Tra le mansioni più richieste ci sono l’igiene, l’aiuto per muovere l’assistito e la somministrazione di farmaci. Ma anche compiti domestici come la pulizia dell’abitazione, la spesa, la preparazione i cibi. Attività per cui non ci si può improvvisare, come spesso accade, o per le quali non basta un corso di qualche ora. Anche alla luce dello stipendio. Un convivente a tempo pieno registra 54 ore di lavoro la settimana con una retribuzione lorda mensile di circa 1.120 euro netti cui, cui aggiungere tredicesima, Tfr e ferie. Ma non è finita qui perché sommando i contributi (circa 270 euro) si arriva a uno stipendio annuale di circa 20 mila euro. A cui poi, ovviamente, vanno aggiunti vitto e alloggio. I dati parlano chiaro: oltre il doppio dei lavoratori del settore ha un reddito superiore ai 13 mila euro (circa 430 mila persone). Non male, considerato che la media italiana è di 20 mila e molto spesso gli straordinari vengono saldati senza ricevuta.
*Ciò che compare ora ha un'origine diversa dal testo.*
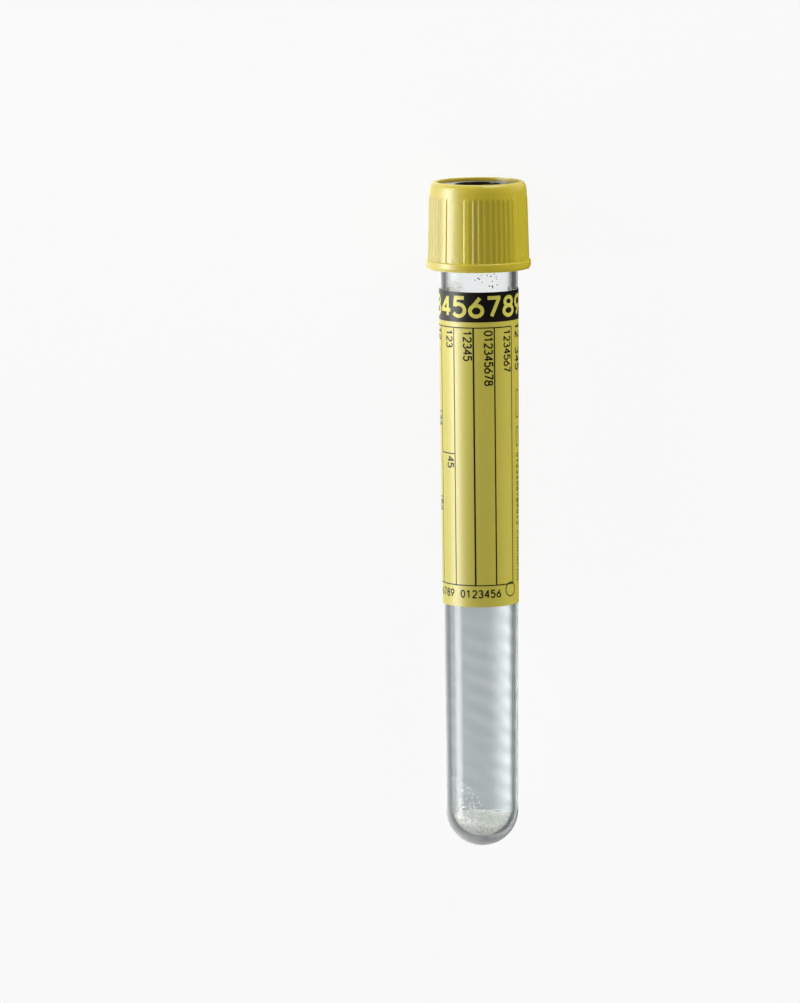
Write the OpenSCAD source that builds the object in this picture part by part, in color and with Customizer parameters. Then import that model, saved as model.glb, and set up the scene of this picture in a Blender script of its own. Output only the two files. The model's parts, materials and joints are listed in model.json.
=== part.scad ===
// Evacuated sample tube, 13 x 100 mm, with a printed label, a pinch of powdered
// additive in its round end and a pull-off closure: a ridged cap shell, the ring
// that locks it from above, and the rubber stopper that the two of them carry.
// Lengths are millimetres. The tube lies as it comes to rest, on its round end and
// on the flange of its cap, with its cap towards +Y and its label's form upwards.

/* [Tube] */
// Length of the tube, from the tip of its round end to its rim
tube_length = 100; // [85:1:130]
// Outside diameter where the round end begins
tube_end_d = 11.7; // [11.2:0.1:12.2]
// Outside diameter at the rim
tube_rim_d = 12.6; // [12.3:0.1:12.9]
// Thickness of the side wall
tube_wall = 0.95; // [0.8:0.05:1.1]
// Thickness of the round end at its tip
tube_tip = 1.3; // [1:0.1:2]
// Depth of the straight bore that takes the stopper
mouth_depth = 7; // [6.5:0.5:9]
// Rounding of the rim's two edges
rim_round = 0.3; // [0.1:0.05:0.35]

/* [Label] */
// Height of the label's lower edge above the tip
label_base = 40; // [30:0.5:44]
// Length of the label along the tube
label_length = 50.8; // [40:0.5:53]
// Length of the dark header band at the label's upper edge
header_length = 4.8; // [2:0.2:10]
// Thickness of the label
label_thickness = 0.12; // [0.08:0.02:0.2]
// Film of glue between label and tube
glue = 0.02; // [0.01:0.01:0.05]
// Angle left bare behind the tube, as a window on what it holds
window_angle = 60; // [15:5:90]

/* [Additive] */
// Depth of the powder in the round end
powder_depth = 2.5; // [1.5:0.1:3.5]
// Slope of the powder's surface, deeper on the side that faces down
powder_slope = 15; // [0:1:20]

/* [Cap] */
// Height of the cap, from its flange to its top
cap_height = 13.9; // [13:0.1:16]
// How far the cap stands above the tube's rim
cap_rise = 8; // [7.6:0.1:8.6]
// Diameter of the smooth skirt just above the flange
skirt_base_d = 16.1; // [15.9:0.1:16.4]
// Diameter of the smooth skirt at the top
skirt_top_d = 15.44; // [15.2:0.02:15.8]
// Rounding of the top's outer edge
top_round = 0.75; // [0.4:0.05:0.85]
// Width of the opening in the top
opening_d = 13.2; // [12.9:0.1:13.4]
// Diameter of the flange round the foot
flange_d = 16.8; // [16.6:0.1:17.4]
// Height of the flange
flange_height = 1.4; // [1.2:0.1:2]
// Rounding of the flange's lower edge
flange_round = 0.6; // [0.3:0.05:0.8]
// Depth of the flat on the back of the flange, which the lying tube rests on
flat_depth = 0.15; // [0.12:0.01:0.2]
// Gap between the tube's rim and the skirt's bore, on the radius
skirt_gap = 0.15; // [0.1:0.05:0.25]
// Thickness of the shelf between stopper and ring
shelf_thickness = 1.2; // [0.8:0.1:1.6]

/* [Grip ridges] */
// Groups of ridges round the skirt
ridge_groups = 4; // [3:1:4]
// Narrow ridges in each group
ridge_count = 8; // [4:1:8]
// Angle from one narrow ridge to the next
ridge_pitch = 6.25; // [5.2:0.05:6.4]
// Width of a narrow ridge, as an angle
ridge_angle = 3.95; // [3:0.05:4.4]
// Width of the broad ridge at each end of a group, as an angle
end_ridge_angle = 8.2; // [5:0.1:9]
// How far the ridges stand out
ridge_rise = 0.2; // [0.1:0.02:0.24]
// Where the ridges stop, below the top of the cap
ridge_top_gap = 2; // [1.2:0.1:4]
// Angle from the front of the tube to the first group's edge
ridge_start = -17.6; // [-45:0.1:45]

/* [Ring] */
// Width of the needle port through the ring
port_d = 7.4; // [6:0.1:8.4]
// Thickness of the ring's plate, which is the length of the port
ring_plate = 1.5; // [1:0.1:1.8]
// How far the ring lies below the top of the cap
ring_sink = 0.4; // [0.2:0.05:0.8]

/* [Stopper] */
// Length of the plug below the tube's rim
plug_length = 5.6; // [4:0.1:6.2]
// Thickness of the flange that lies on the tube's rim
stopper_flange = 2.2; // [1.6:0.1:2.6]
// Diameter of the head that fills the ring
stopper_head_d = 9.3; // [8.8:0.1:9.8]
// Width of the hollow under the plug
plug_hollow_d = 6.6; // [5:0.1:8]
// Depth of the hollow under the plug
plug_hollow_depth = 2.4; // [1:0.1:3]

/* [Clearances] */
// Running clearance between plug and tube, on the radius
plug_clearance = 0.05; // [0.02:0.01:0.1]
// Gap between closure parts that are pressed together
seat_gap = 0.03; // [0.01:0.01:0.05]
// Gap between the stopper's head and the ring's plate
head_gap = 0.1; // [0.08:0.01:0.2]

/* [Hidden] */
$fn = 128;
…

«Il lavoro in nero nel comparto domestico ha percentuali molto alte, e i contenziosi che possono aprirsi con maggiore frequenza sono quelli legati a posizioni lavorative irregolari» commentano dall’Associazione sindacale nazionale dei datori di lavoro domestico (Assindatcolf). «Secondo le stime, quasi sei lavoratori su 10 sarebbero senza contratto. Questa condizione, a nostro avviso, è dovuta a una serie di motivi che chiamano in causa entrambi i soggetti, lavoratori e datori, che hanno una reciproca convenienza a restare nel sommerso. Nel caso delle famiglie questa è spesso dovuta all’insostenibilità del costo del personale, a fronte di agevolazioni fiscali e aiuti diretti da parte dello Stato del tutto insufficienti». Da tempo Assindatcolf chiede la totale deduzione del costo del lavoro domestico. Uno sgravio che non solo consentirebbe alle famiglie di risparmiare (in base alla fascia di reddito dai tre ai cinquemila euro l’anno), ma anche di far emergere dall’irregolarità una grande fetta di lavoratori che oggi operano senza contratto. E spesso lo fanno a danno dei datori di lavoro. Proprio come Silvia, rumena nella capitale da vent’anni: «Sono caduta e mi sono resa conto di essere un’invisibile. Ho chiesto di lavorare in nero perché mi conveniva, ma adesso mi rendo conto di aver sbagliato. I miei datori di lavoro però non ne vogliono sapere, e allora ho deciso: gli farò causa».